Certaines communes comme Lille, Amiens ou Calais concentrent davantage de mis en cause pour usage d’héroïne que Paris.
Drogues de synthèse : hausse rapide et polyusage massif
Les drogues de synthèse (MDMA, kétamine, cathinones, amphétamines) doublent ou triplent selon les produits. Le phénomène majeur : la polyconsommation.
- 89% des mis en cause pour trafic d’ecstasy sont aussi liés à au moins un autre produit.
- Pour la kétamine, le taux grimpe à +90% dans le trafic.
- Le LSD est associé à l’ecstasy dans 85% des cas de trafic.
Le cannabis, en comparaison, est celui qui génère le moins d’associations.

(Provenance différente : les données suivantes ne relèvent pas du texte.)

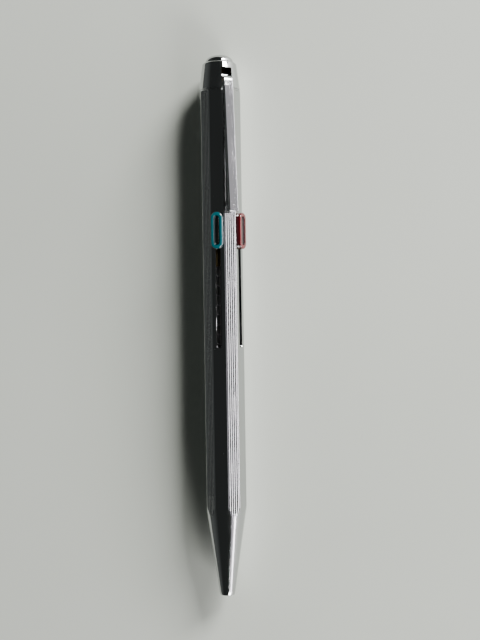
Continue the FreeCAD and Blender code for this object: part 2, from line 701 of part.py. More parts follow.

Une photographie qui interroge la politique pénale
Alors que la cocaïne poursuit une croissance spectaculaire et que certaines drogues de synthèse explosent, le maintien d’un dispositif massivement centré sur le cannabis – notamment via l’AFD – relance le débat sur la pertinence du modèle.
Les données du SSMSI confirment un déséquilibre structurel dans la réponse française à la drogue : la grande majorité de l’activité des forces de l’ordre est consacrée au cannabis, alors que les substances qui connaissent la plus forte augmentation – cocaïne, crack, drogues de synthèse – sont celles qui génèrent le plus de risques sanitaires, criminels ou sociaux. Dans ce contexte, le maintien d’un modèle répressif uniforme apparaît de plus en plus en décalage avec les réalités du marché.
Pour de nombreux acteurs, ces chiffres plaident en faveur d’une réorientation des ressources vers les produits les plus dangereux, d’une réduction de la pression policière sur le cannabis et d’un débat ouvert sur les formes de contrôle réglementé, dans le but de mieux cibler les trafics les plus problématiques et d’améliorer l’efficacité globale des politiques publiques.